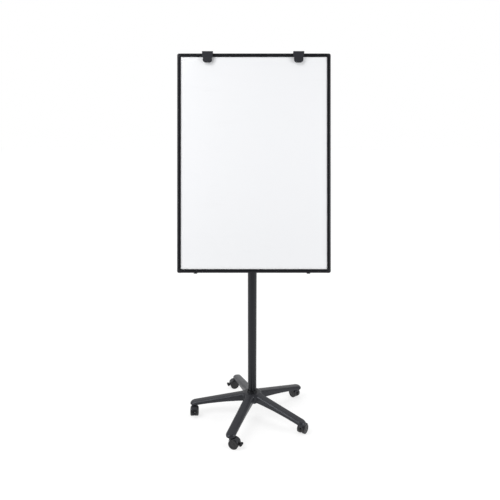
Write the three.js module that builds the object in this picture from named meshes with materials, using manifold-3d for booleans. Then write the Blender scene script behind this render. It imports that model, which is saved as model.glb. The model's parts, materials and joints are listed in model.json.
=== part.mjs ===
// A mobile flipchart easel: five-armed castor base, telescopic column, tilting board with pad clips.
// Millimetres. +X is the reader's right, +Y goes back, +Z is up; the origin is on the floor, on the
// column's axis.
import * as THREE from "three";
import { mergeVertices } from "three/addons/utils/BufferGeometryUtils.js";
import Module from "manifold-3d";

const wasm = await Module();
wasm.setup();

// ---------------------------------------------------------------------------- driving dimensions
const GAP = 0.3; // clearance between neighbouring pieces
const DEGREE = Math.PI / 180;
const ROUND = 32; // sides of a large round piece
const SMALL_ROUND = 16; // sides of a small one

// middleX, frontY and frontZ are the middle of the frame's front face; the board hangs a little to the
// reader's right of the column.
const BOARD = { width: 700, height: 1000, tilt: 13.34, middleX: 6.8, frontY: -90, frontZ: 1321 };
const FRAME = { face: 17, depth: 13.2, lip: 2, slotFloor: 6, cornerProud: 0.5, cornerRadius: 9 };
const SHEET = 0.6; // thickness of the steel writing sheet
const CORE = 6.9;
const BACKING = 0.5;

const CLIP = {
  places: { left: -211, right: 203 },
  width: 49.4,
  above: 5.9,
  height: 51,
  shoulder: 25,
  bodyWidth: 42.4,
  tipWidth: 42,
  tipRadius: 13,
  leaf: 4.2,
  padGap: 4.8,
  backGap: 3.3,
  backLeg: 4,
};
const SCREW = { radius: 3, head: 9, below: 9 };
const EDGE_PAD = { places: { left: -266, right: 248 }, width: 18, drop: 4.1, depth: 9, stud: 2.5 };

const KNOB_RADIUS = 23;
const PIVOT_Z = 1360; // height of the tilt pivot, on the column's axis
const OUTER_TUBE = { radius: 22.25, wall: 1.5, bottom: 84.3, top: 1040 };
const INNER_TUBE = { radius: 19, wall: 1.5, bottom: 740, top: 1318, keyWidth: 8.8, keyDepth: 1 };

const BASE = {
  stemCircle: 304,
  firstArm: 178.4,
  hubRadius: 44,
  hubTop: 132,
  hubBottom: 75,
  floor: 84,
  skin: 7,
  boltHole: 5.8,
  boltShank: 5,
};
const STEM = {
  radius: 5.5,
  hole: 5.8,
  bottom: 46.3,
  top: 70,
  flange: 8.8,
  flangeBottom: 55.9,
  flangeTop: 56.4,
};
// Each castor's letter, the heading of its trailing side from +X towards +Y, and whether it has a brake.
const CASTORS = [
  { letter: "a", heading: -88.9, brake: true },
  { letter: "b", heading: -23.5, brake: true },
  { letter: "c", heading: 58.4, brake: false },
  { letter: "d", heading: 127.3, brake: false },
  { letter: "e", heading: 198, brake: true },
];
const WHEEL = { radius: 25, width: 16.6, sides: 20, inner: 4.2 };
const TRAIL = 19; // from the swivel's axis to the axle
// The hood's cover and web run round the axle between two angles, in degrees.
const HOOD = {
  cover: 1.4,
  thickness: 2.6,
  width: 42,
  from: 32,
  to: 152,
  web: 7.2,
  webFrom: 46,
  hub: 7,
  top: 55.6,
  neck: 9.5,
};

// ---------------------------------------------------------------------------------- materials
const plastic = (color, roughness) => new THREE.MeshStandardMaterial({ color, roughness, metalness: 0 });
const metal = (color, roughness) => new THREE.MeshStandardMaterial({ color, roughness, metalness: 0.9 });
const materials = {
  baseNylon: plastic(0x36373b, 0.55),
  blackPaint: plastic(0x1e1f22, 0.35),
  framePaint: plastic(0x1c1c20, 0.4),
  cornerPlastic: plastic(0x2a2a2d, 0.6),
  clipPlastic: plastic(0x3a3a3e, 0.65),
  castorPlastic: plastic(0x2c2d31, 0.5),
  blackPlastic: plastic(0x1b1b1d, 0.5),
  whiteEnamel: plastic(0xf3f4f7, 0.15),
  coreBoard: plastic(0xb9a68a, 0.85),
  zincSteel: metal(0xb8bcc2, 0.45),
  steel: metal(0x9da1a6, 0.35),
};

// ------------------------------------------------------------------------------ solid helpers
// A manifold-3d solid from a closed geometry; a solid comes back as it is.
function solidFrom(geometry) {
  if (!geometry.isBufferGeometry) return geometry;
  const bare = geometry.index ? geometry.toNonIndexed() : geometry.clone();
  bare.deleteAttribute("normal");
  bare.deleteAttribute("uv");
  const merged = mergeVertices(bare, 1e-4);
  return new wasm.Manifold(
    new wasm.Mesh({
      numProp: 3,
      vertProperties: merged.attributes.position.array,
      triVerts: new Uint32Array(merged.index.array),
    }),
  );
}

function geometryFrom(solid) {
  const mesh = solid.getMesh();
  const indexed = new THREE.BufferGeometry();
  indexed.setAttribute("position", new THREE.BufferAttribute(mesh.vertProperties, 3));
  indexed.setIndex(new THREE.BufferAttribute(mesh.triVerts, 1));
  const faceted = indexed.toNonIndexed();
  faceted.computeVertexNormals();
  return faceted;
}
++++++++
__Brief__
Check every line of the data above for the string "materials", and copy those that have it.

__Complete output__
Write the three.js module that builds the object in this picture from named meshes with materials, using manifold-3d for booleans. Then write the Blender scene script behind this render. It imports that model, which is saved as model.glb. The model's parts, materials and joints are listed in model.json.
// ---------------------------------------------------------------------------------- materials
const materials = {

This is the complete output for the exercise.